After graduating from Tucson’s Cholla high school, Ramsey apprenticed to become an electrician. When the economy nosedived, his days of sweet take-home pay — a steady job of seven years — ended. Put him on a collision course with life, which included a pair of DUIs.
LLife’s rarely in step with your heart but Ramsey’s on fairly solid footing for now. (“I stopped doing all the crazy stuff.") He scrapes by on unemployment and help from his dad and uncles. It’s harder and harder in his trade to find work. He lost his last job in October.
He's hopeful; there’s his electrician’s job interview tomorrow. Hopeful for his kids, his life, his loneliness. Treading water can eat a man alive.
It’s never easy to erase brutal tender years, the ingrained stuff that defines. Ramsey knows. He stares at the carpeted floor at his feet and sighs in a mild way. His own childhood is stuff of terror and loss and displacement and homelessness. Says, “you'd be surprised what a kid can pick up on.”

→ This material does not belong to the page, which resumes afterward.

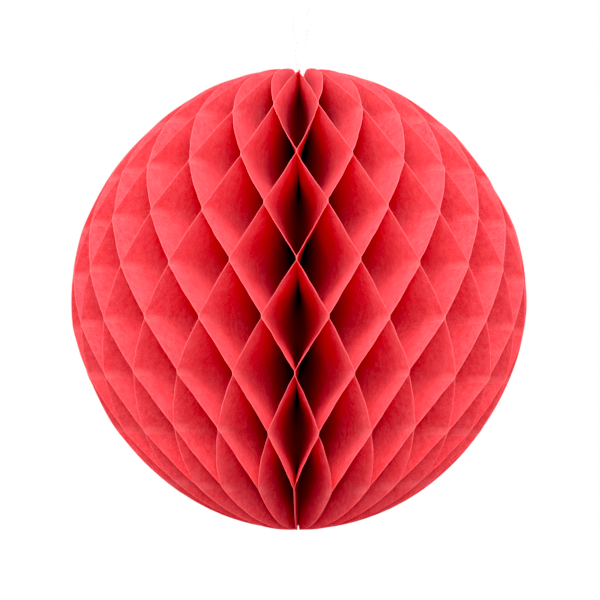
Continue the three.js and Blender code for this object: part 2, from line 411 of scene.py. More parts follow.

"I tasted weed for the first time when I was five. I could show you how to cook up heroin when I was six because I'd seen it so much.”
Phoenix-born, Ramsey never knew his real dad. Mom traded sex for drugs. "She was a biker whore to feed her habit," he says. "I saw a lot of guys coming and going.” Grandma abused him too, bad, out in San Bernardino.
One night his mother and her boyfriend were arguing. The pissed-off boyfriend, likely “high on something,” walked the 5-year-old Ramsey out to the railroad tracks near their place in Phoenix.
(As Ramsey relates the story, Sophie, his strangely beautiful pit bull-Chihuahua mix, antagonizes Junior, a larger dog confined to the patio, the other side of a sliding glass door.)
The two waited at the tracks. As the roaring train approached, the boyfriend went and put himself on the rails. The trusting little boy watched the man get decapitated. A suicide barely reported in the news.
Mom couldn't care for her boy. So she dumped him with friends in Tucson. When he showed up at school with a black eye, the cops intervened and placed the 6-year-old in Casa de los Niños, a local home for abused kids, which jettisoned him into the foster care system.
"I guess I came from a hard background,” he says. “I block most of it out of my mind." He laughs. "My mom taught me well, I could steal a loaf of bread and a gallon of milk without anybody noticing me."
Change brought some gratitude, Ramsey says. His foster parent, Robert Ramsey, a now-retired schoolteacher and pianist at a local Baptist church, adopted the boy after one year, sparing him a life in and out of foster-home hell.
And Ramsey's not holding his childhood against himself or anyone. "I never did heroin or any of that because I saw what it did to my mother. I could be fucked up on some sort of drugs." He shakes his head, “if you're going to have kids, don't be drug-addicted."
When Ramsey was 21, he reunited with his mom. The tear-filled reunion inspired his move back to Phoenix. He wanted to be with her.
"I hadn't seen her since I was six,” Ramsey says. “I wondered about her every night. And for a long time I blamed her for everything. But by the time I saw her again I didn't hold any resentment. I thanked her. Who knows where I would've been, or if I would've been here at all if she hadn't given me up?"
But Ramsey didn't jive with mom’s current boyfriend and left. He returned to Tucson, back into electrician's work. His mother died several years ago under bizarre circumstances involving a head injury. The boyfriend vanished, and Ramsey and his uncles are calling it murder. No charges were filed.
* * * *
Ramsey lifts Satan's Little Helper out of its tank and drapes him gently around his neck. As Satan snugs into place, Ramsey says, "He's got the death grip. But I could overpower him if he ever tried to strangle me."
His talking voice is softer now, but higher in pitch because Satan’s got his throat. He strolls outside and down the block to the Circle K. Everyone stares, the two kids on bikes, faces in cars. Ramsey’s seems unaware how he can frighten passersby, and insists he’s not trying to. Satan goes where he goes, like a personal history. He’s his companion. “I took him on the bus once and the driver got all mad,” he says. “He made me get off.”
A corpulent dude inside the Circle K sports a “Trump that Bitch” button on his t-shirt and too-small plastic mirror shades. He’s not pleased at the sight of Ramsey and Satan, so he huffs with righteous indignation as he pays the cashier for his smokes and twelver. He exhales extra loud pushing out through the glass doors, into the evening.
Debbie's a regular here, her long gray hair, her little Chihuahua on a leash. Satan’s incongruity, and shimmer under fluorescent lights, stops her. She marvels at his beauty, quizzes Ramsey about him. Her dog wears a sweater, speeds in circles at her feet, and growls.
Ramsey, his voice still pitched higher from Satan’s grip, politely answers Debbie’s questions. She reaches out a finger, connects timidly with Satan’s head. “Just so beautiful,” she says.